И одновременно – я не придерживаюсь месячной или даже годичной последовательности, обозначая лишь указание на середину шестидесятых, – перед нами предстает вовсе не хнычущий или заискивающий корреспондент уважаемой всеми фрейлины двора, которая, что совершенно очевидно, не делала из переписки с Константином Петровичем тайны, а резкий и независимый критик русской бюрократической и придворной действительности. Подобное мнение – допустим, в сталинскую эпоху или в недалекие от нас советские времена, – безусловно, стоило бы неосторожному свободы, а иногда и жизни.

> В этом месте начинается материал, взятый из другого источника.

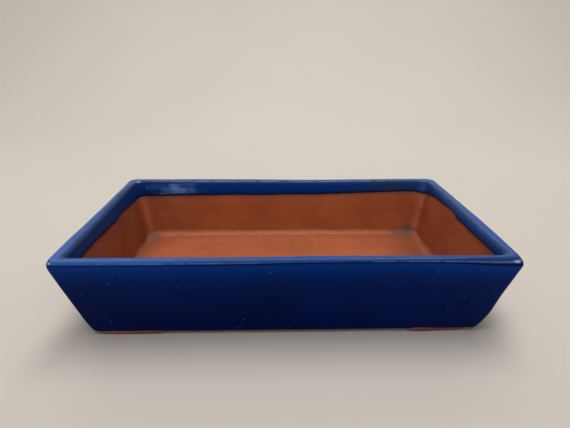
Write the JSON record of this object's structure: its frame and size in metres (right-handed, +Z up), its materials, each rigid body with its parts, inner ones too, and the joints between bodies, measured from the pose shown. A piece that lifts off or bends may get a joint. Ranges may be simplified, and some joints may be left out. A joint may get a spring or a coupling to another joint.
{
  "type": "bonsai pot",
  "caption": "Shallow rectangular tray pot for a bonsai, slab built, glazed blue outside and over the rim, bare clay inside, on low feet.",
  "frame": {"origin": "centre of the footprint, on the plane that the feet stand on", "axes": "+X along the pot's length to the right, +Y from front to back, +Z up out of the mouth"},
  "size_m": [0.2072, 0.1222, 0.0439],
  "materials": {
    "cobalt_glaze": "glossy cobalt blue glaze",
    "red_clay": "matte unglazed red earthenware",
    "seam_clay": "matte smoothed slip in the seams",
    "foot_clay": "matte unglazed clay, darkened by handling"
  },
  "bodies": {
    "root": {"floor_slab": "red_clay", "wall_front": "red_clay", "wall_back": "red_clay", "wall_left": "red_clay", "wall_right": "red_clay", "corner_coil_front_left": "seam_clay", "corner_coil_front_right": "seam_clay", "corner_coil_back_left": "seam_clay", "corner_coil_back_right": "seam_clay", "floor_coil_front": "seam_clay", "floor_coil_back": "seam_clay", "floor_coil_left": "seam_clay", "floor_coil_right": "seam_clay", "foot_front_left": "foot_clay", "foot_front_right": "foot_clay", "foot_back_left": "foot_clay", "foot_back_right": "foot_clay", "glaze_coat": "cobalt_glaze"}
  },
  "joints": []
}
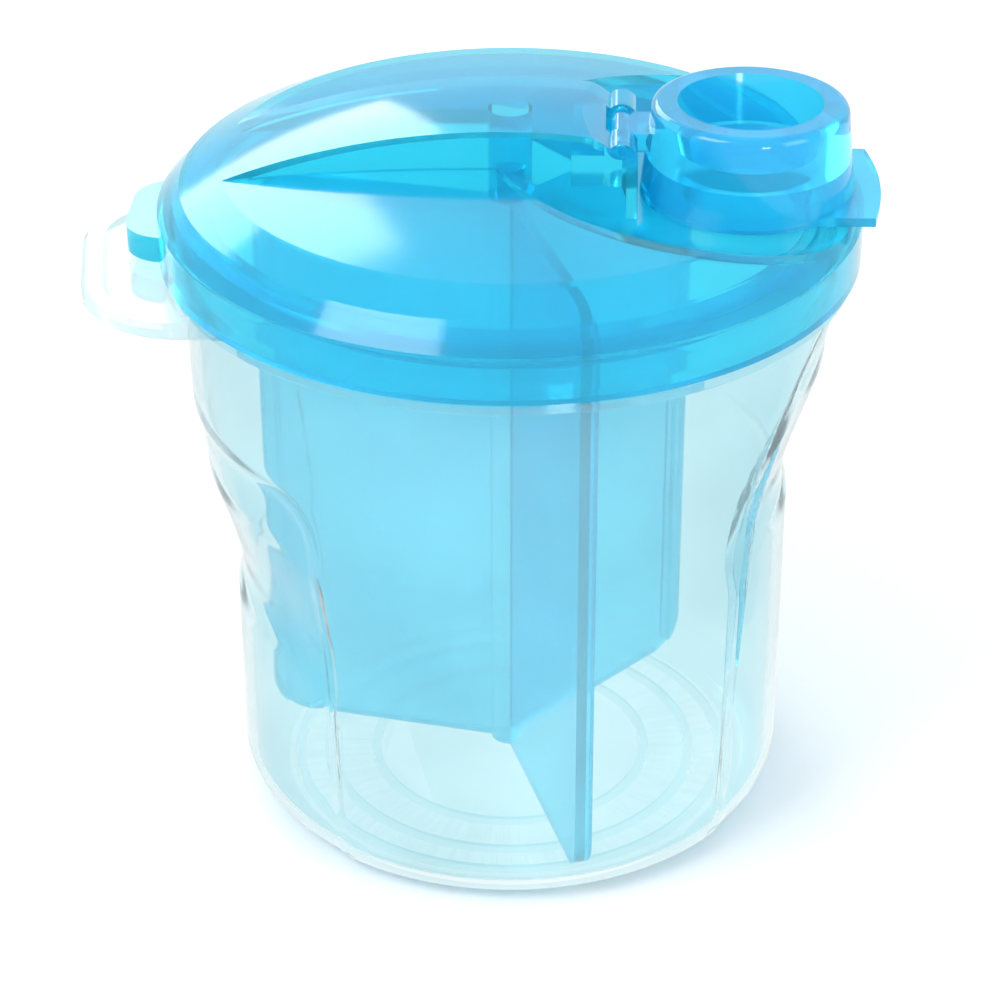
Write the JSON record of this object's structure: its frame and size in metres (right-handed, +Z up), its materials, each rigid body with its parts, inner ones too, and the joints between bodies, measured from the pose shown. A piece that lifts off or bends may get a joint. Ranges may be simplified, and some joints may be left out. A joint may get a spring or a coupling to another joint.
{
  "type": "formula dispenser",
  "caption": "Round translucent powder cup split into three compartments by a lift-out divider, with a turning domed lid, pouring spout and flip-up spout cap.",
  "frame": {"origin": "centre of the cup's flat underside", "axes": "+Z up along the lid's turning axis, +X towards the spout, -X towards the pry tab and lug"},
  "size_m": [0.1137, 0.1, 0.1094],
  "materials": {
    "cup_plastic": "translucent natural polypropylene, lightly frosted",
    "divider_plastic": "translucent light blue polypropylene",
    "lid_plastic": "translucent blue polypropylene, polished",
    "cap_plastic": "translucent blue polypropylene, polished"
  },
  "bodies": {
    "cup": {"cup": "cup_plastic"},
    "divider": {"divider": "divider_plastic"},
    "lid": {"lid": "lid_plastic"},
    "spout_cap": {"spout_cap": "cap_plastic"}
  },
  "joints": [
    {"name": "divider_lift", "type": "slide", "parent": "cup", "child": "divider", "axis": [0, 0, 1], "range_m": [0, 0.1]},
    {"name": "lid_turn", "type": "hinge", "parent": "divider", "child": "lid", "pos_m": [0, 0, 0.0965], "axis": [0, 0, 1], "continuous": true},
    {"name": "cap_flip", "type": "hinge", "parent": "lid", "child": "spout_cap", "pos_m": [0.0156, 0, 0.1046], "axis": [0, -1, 0], "range_deg": [0, 95]}
  ]
}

Вообразите на мгновение, что близкий к Кремлю и Старой площади судебный деятель прислал приятелю или приятельнице письмо со следующей оценкой общественного положения: «Душа наболела от здешнего безобразия и уродства, от всяческого кривлянья и ломанья, от кукольной комедии, в которую, кажется, обратилась вся наша деятельность и в которой поминутно узнаешь старого уличного знакомца – Петрушку, переодетого чиновником-либералом, – душа наболела от всего этого, душа устала расхаживать по пустырям, недостроенным, покрытым обложками и мусором, заросшим крапивою, – и все-таки эту землю она любит, и все-таки верует в нее, и все-таки находит здесь, именно здесь, на больших пустырях и в диких лесах, те поэтические березы, те скромные и душистые фиалки, о которых вы мечтаете на берегу Средиземного моря, – и все-таки над этими пустырями из конца в конец носится гул тех колоколов московских, которые вот скоро-скоро населят глухую ночь и темную пустыню целым миром идеалов, звуков и образов, на который не променяешь никакого европейского рынка».